[Exercise goal] The data must be returned in full and exactly as given.

[Provided material]
*-*-*

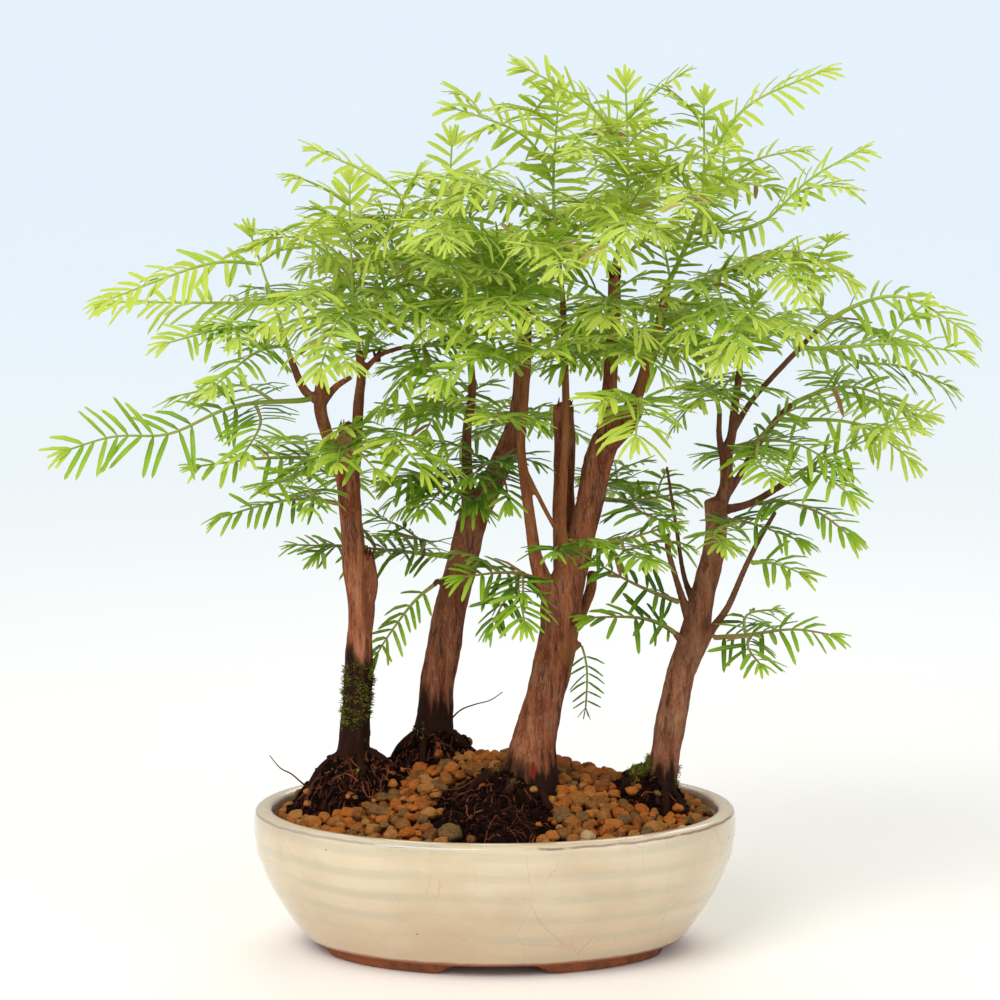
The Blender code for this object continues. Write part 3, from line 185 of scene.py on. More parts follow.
MAIN_TREE = {
    "trunk": (
        (13, -8, 44, 10.5), (13, -8, 60, 12.2), (14, -8, 72, 10.3), (15, -8, 81, 8.7), (18, -8, 92, 7.8),
        (20, -8, 102, 7.4), (23, -7, 114, 7.7), (25, -6, 125, 7.6), (26, -6, 136, 7.9), (29, -5, 146, 6.6),
        (32, -4, 154, 5.7), (34, -4, 163, 5.4), (37, -3, 175, 5.4), (39, -2, 187, 5.4), (43, -2, 199, 5.5),
    ),
    "left_leader": (
        (25, -8, 134, 5.0), (20, -11, 142, 4.0), (16, -12, 153, 2.8), (14, -13, 165, 2.3),
        (12, -14, 180, 2.1), (10, -14, 197, 1.8), (11, -14, 215, 2.0), (12, -12, 233, 2.1),
        (12, -10, 249, 1.9),
    ),
    "second_leader": (
        (28, -7, 141, 3.2), (26, -12, 162, 2.0), (26, -12, 176, 1.7), (27, -12, 199, 1.6),
        (27, -11, 222, 1.5), (26, -9, 252, 1.3),
    ),
    "cut_stub": ((28, 0, 139, 5.2), (27, 5, 166, 4.4), (27, 7, 194, 4.3), (27, 8, 211, 4.0)),
    "main_leader": (
        (42, -2, 194, 4.0), (44, 1, 213, 3.1), (45, 2, 229, 2.8), (46, 3, 248, 2.7), (46, 3, 265, 2.3),
    ),
    "front_limb": ((43, -3, 195, 3.2), (51, -14, 203, 2.1), (55, -24, 211, 1.5)),
    "right_leader": (
        (42, -1, 196, 3.4), (54, 4, 213, 2.6), (59, 6, 226, 2.5), (63, 7, 238, 2.4), (67, 8, 258, 1.7),
    ),
    "cross_twig": ((12, -14, 187, 1.0), (20, -13, 171, 1.0), (26, -12, 161, 1.2)),
    "back_stub": ((31, -1, 125, 2.6), (37, 4, 138, 2.2), (38, 5, 146, 1.9)),
    "low_stub": ((27, -6, 115, 1.8), (33, -10, 120, 1.2)),
}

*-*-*

[Completed exercise]
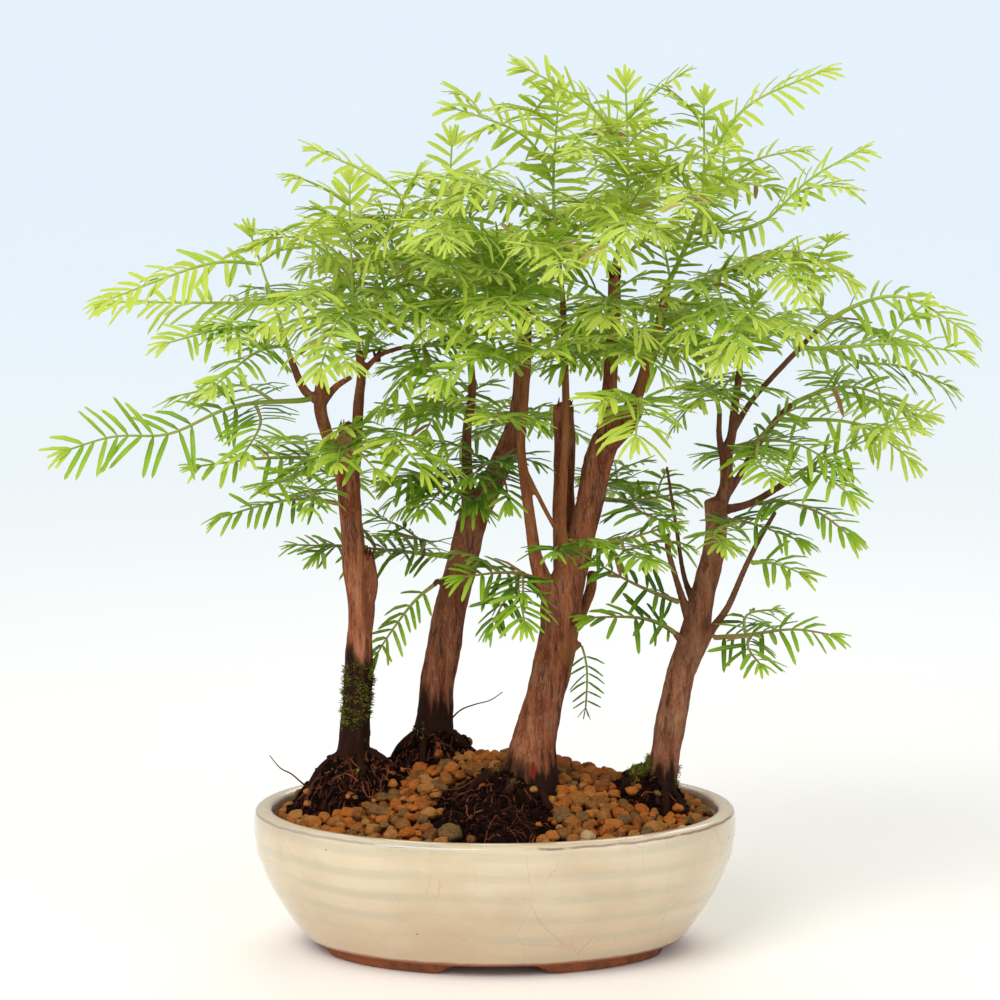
The Blender code for this object continues. Write part 3, from line 185 of scene.py on. More parts follow.
MAIN_TREE = {
    "trunk": (
        (13, -8, 44, 10.5), (13, -8, 60, 12.2), (14, -8, 72, 10.3), (15, -8, 81, 8.7), (18, -8, 92, 7.8),
        (20, -8, 102, 7.4), (23, -7, 114, 7.7), (25, -6, 125, 7.6), (26, -6, 136, 7.9), (29, -5, 146, 6.6),
        (32, -4, 154, 5.7), (34, -4, 163, 5.4), (37, -3, 175, 5.4), (39, -2, 187, 5.4), (43, -2, 199, 5.5),
    ),
    "left_leader": (
        (25, -8, 134, 5.0), (20, -11, 142, 4.0), (16, -12, 153, 2.8), (14, -13, 165, 2.3),
        (12, -14, 180, 2.1), (10, -14, 197, 1.8), (11, -14, 215, 2.0), (12, -12, 233, 2.1),
        (12, -10, 249, 1.9),
    ),
    "second_leader": (
        (28, -7, 141, 3.2), (26, -12, 162, 2.0), (26, -12, 176, 1.7), (27, -12, 199, 1.6),
        (27, -11, 222, 1.5), (26, -9, 252, 1.3),
    ),
    "cut_stub": ((28, 0, 139, 5.2), (27, 5, 166, 4.4), (27, 7, 194, 4.3), (27, 8, 211, 4.0)),
    "main_leader": (
        (42, -2, 194, 4.0), (44, 1, 213, 3.1), (45, 2, 229, 2.8), (46, 3, 248, 2.7), (46, 3, 265, 2.3),
    ),
    "front_limb": ((43, -3, 195, 3.2), (51, -14, 203, 2.1), (55, -24, 211, 1.5)),
    "right_leader": (
        (42, -1, 196, 3.4), (54, 4, 213, 2.6), (59, 6, 226, 2.5), (63, 7, 238, 2.4), (67, 8, 258, 1.7),
    ),
    "cross_twig": ((12, -14, 187, 1.0), (20, -13, 171, 1.0), (26, -12, 161, 1.2)),
    "back_stub": ((31, -1, 125, 2.6), (37, 4, 138, 2.2), (38, 5, 146, 1.9)),
    "low_stub": ((27, -6, 115, 1.8), (33, -10, 120, 1.2)),
}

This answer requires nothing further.